Resumimos, no título, a reflexão do leitor, que replicamos na íntegra aqui abaixo:

Tenho lido vários autores sobre a problemática de Gn 1,27 – 2,7. Há em todos os escritores uma grande incoerência nas explicações deste tema, comparando a Bíblia num todo. Se todos dizem que só houve uma e única criação de homem e mulher, então estão todos os autores a dizer que somos frutos de incesto? E vemos, em toda bíblia, leis contra incesto. Não é isso contraditório com a crença de uma só criação de homem e mulher? De facto há dois registos de criação em Genesis, exatamente para nos dar a ideia de que efetivamente houve duas.

 

Esse tema da criação e, em geral, dos primeiros 11 capítulos do livro do Gênesis, é algo que provoca muita discussão e incompreensão. Todavia, começo afirmando que entre os estudiosos da Bíblia, aqueles que têm uma bagagem científica séria, existe bastante consenso e não há dúvidas sobre o texto bíblico em si. Mas é verdade que essa clareza que existe no campo científico não consegue ser adequadamente repassada para os fieis e o público em geral. Isso é fruto, primeiro de tudo, da incapacidade dos exegetas de transmitir verdades aprendidas de maneira séria e responsável graças a estudos profundos.
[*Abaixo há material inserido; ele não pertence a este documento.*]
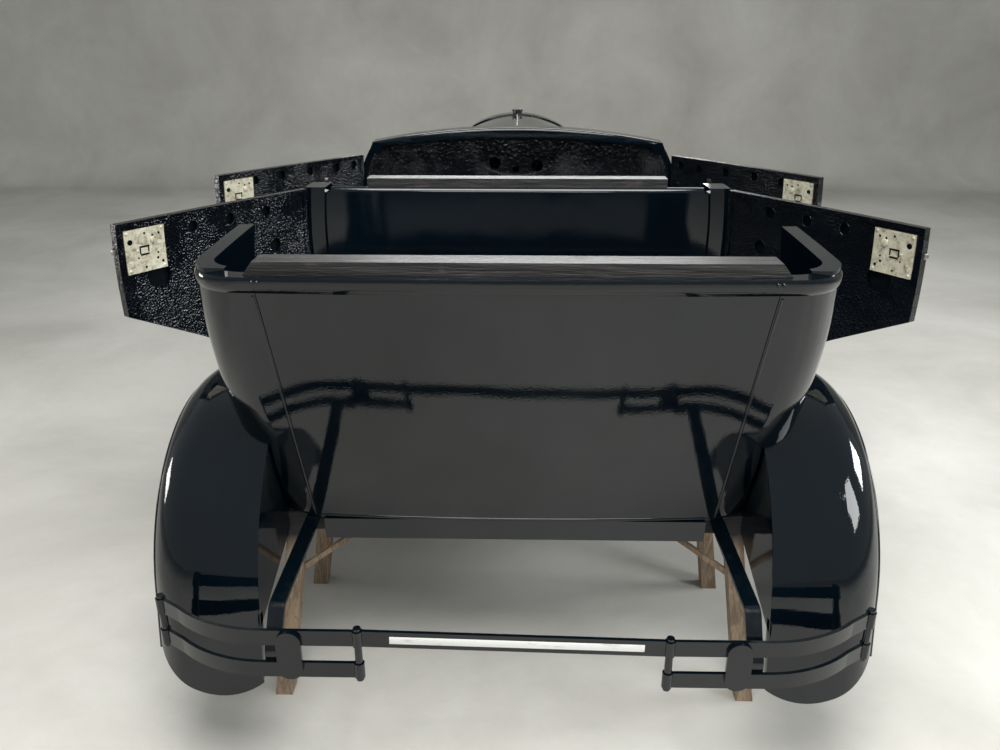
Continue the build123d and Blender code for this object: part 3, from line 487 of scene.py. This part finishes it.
latch = {
    "margin": 0.022, "plate": (0.120, 0.118), "mark": 0.0004, "slotDepth": 0.0006,
    # Holes in the plate: share of its length from the latch edge, share down, radius
    "holes": ((0.13, 0.27, 0.0075), (0.12, 0.78, 0.0055), (0.86, 0.17, 0.0035), (0.9, 0.84, 0.004),
              (0.5, 0.12, 0.003), (0.46, 0.9, 0.003), (0.70, 0.20, 0.0035), (0.74, 0.36, 0.003),
              (0.80, 0.62, 0.003), (0.78, 0.74, 0.0035), (0.30, 0.66, 0.0025)),
    # Slots: the same two shares, length, width
    "slots": ((0.47, 0.42, 0.030, 0.005), (0.47, 0.60, 0.026, 0.005), (0.36, 0.51, 0.004, 0.016),
              (0.57, 0.50, 0.004, 0.013)),
    "screws": ((0.06, 0.07), (0.94, 0.06), (0.94, 0.94), (0.07, 0.93), (0.3, 0.5)), "screw": (0.0042, 0.002),
    # Raised rounds: the same two shares, radius, height, edge
    "rounds": ((0.12, 0.78, 0.0095, 0.0012, 0.0004), (0.72, 0.3, 0.010, 0.004, 0.001)),
}
tongue = {"size": (0.020, 0.016, 0.026), "edge": 0.003, "drop": 0.075, "inset": 0.016, "sink": 0.0095, "before": 0.2}


def onPlate(which, side, share, drop):
    along = door[which]["length"] - latch["margin"] - share * latch["plate"][0]
    return onDoor(which, side, along, door["top"] - latch["margin"] - drop * latch["plate"][1], "latch")


for side in sides:
    for which in ("rear", "front"):
        body = f"{which}_door_{side}"
        holes = bmesh.new()
        for share, drop, radius in latch["holes"]:
            addRound(holes, onPlate(which, side, share, drop), radius, latch["mark"], 18)
        for share, drop, long, wide in latch["slots"]:
            addBlock(holes, onPlate(which, side, share, drop), (long, wide, latch["slotDepth"]))
        finishPiece(holes, f"latchHoles_{which}_{side}", "framePaint", body)
        screws = bmesh.new()
        for share, drop in latch["screws"]:
            domeBolt(screws, onPlate(which, side, share, drop), *latch["screw"])
        for share, drop, radius, height, edge in latch["rounds"]:
            addRound(screws, onPlate(which, side, share, drop), radius, height, 20, edge)
        finishPiece(screws, f"latchScrews_{which}_{side}", "latchZinc", body)
        # Latch tongue at the door's edge
        base, reach, inwards = doorLines(which, side, door["top"] - tongue["drop"])
        start = base + reach * (door[which]["length"] + tongue["before"]) + inwards * tongue["inset"]
        bolt = bmesh.new()
        addBlock(bolt, seat(f"door_{which}_{side}", start, -reach, tongue["sink"]), tongue["size"], tongue["edge"])
        finishPiece(bolt, f"latchTongue_{which}_{side}", "steelBolt", body)
print("latches detailed")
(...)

Por outro lado, isso coincide com a pouca abertura dos fieis em entender a revelação divina, preferindo, muitas vezes, permanecer apegados a ensinamentos recebidos da tradição judaica e cristã.

 

Em que concordam os estudiosos

Na prática os biblistas repetem com insistências que os relatos da criação, como estão em Gênesis, não são contos históricos do que aconteceu no início e, como consequência, Adão e Eva não são personagens históricos. Por trás da história narrada existem elementos mitológicos, que o povo de Deus tomou emprestado das civilizações vizinhas para transmitir a própria compreensão da natureza e da criação, que era distinta daquela dessas civilizações. A mensagem central, presente no texto sagrado, é que tudo foi criado por Deus, que colocou o ser humano como centro da sua obra, reservando a ele um destino precioso. Através da sua palavra, deu ao ser humano instruções que garantiam a sua felicidade (o paraíso), mas, ao mesmo tempo, o deixou livre. Graças à liberdade, grande dom divino, houve o pecado, que levou o ser humano ao homicídio e a todas as outras formas de afastamento de Deus, o criador.

Sei que não é fácil mudar nossa perspectiva, pois crescemos aprendendo que Deus criou o ser humano modelando-o com a argila. Não se trata de mudar nossa teologia, que vê em Deus o nosso criador, mas de ler a Bíblia de maneira mais madura, abraçando uma leitura sábia que não nos empobrece, mas que nos faz crescer na fé. Você não deve ter medo de acolher essa leitura da Bíblia, mas tente medir os seus conceitos e confrontá-los com reflexões de pessoas que têm muitos mais instrumentos, sem excluir a fé em Deus criador, que colocou o ser humano ao centro da sua criação. É verdade que não somos donos da verdade, mas temos uma fé que busca entender e que não para nas próprias convicções, abrindo-se a um crescimento constante almejando chegar à verdade que é o próprio Deus, coisa que alcançaremos só quando estivermos com Ele.

 

A questão do incesto

Obviamente essa prática é condenada pela Bíblia, como lemos em Levítico 18,8:

nenhum de vós se aproximará de sua parenta próxima para descobrir a sua nudez. Eu sou Iahweh.

"Descobrir a nudez" é uma expressão que designa relações sexuais.

Além disso, podemos também considerar o texto da primeira Carta de Paulo aos Coríntios, no capítulo 5.

A sua hipótese para tentar ajustar o texto dos primeiros capítulos da Bíblia a essa norma não procede. Não temos duas criações, mas dois modos diferentes de ver a criação, coisa que simplesmente prova o fato que esses contos não são históricos, mas expressões de fé que tentam descobrir como Deus criou o mundo e o ser humano. É uma missão inútil tentar conformar a história com quanto contado nos primeiros capítulos da Bíblia, pois ali o enfoque não é histórico.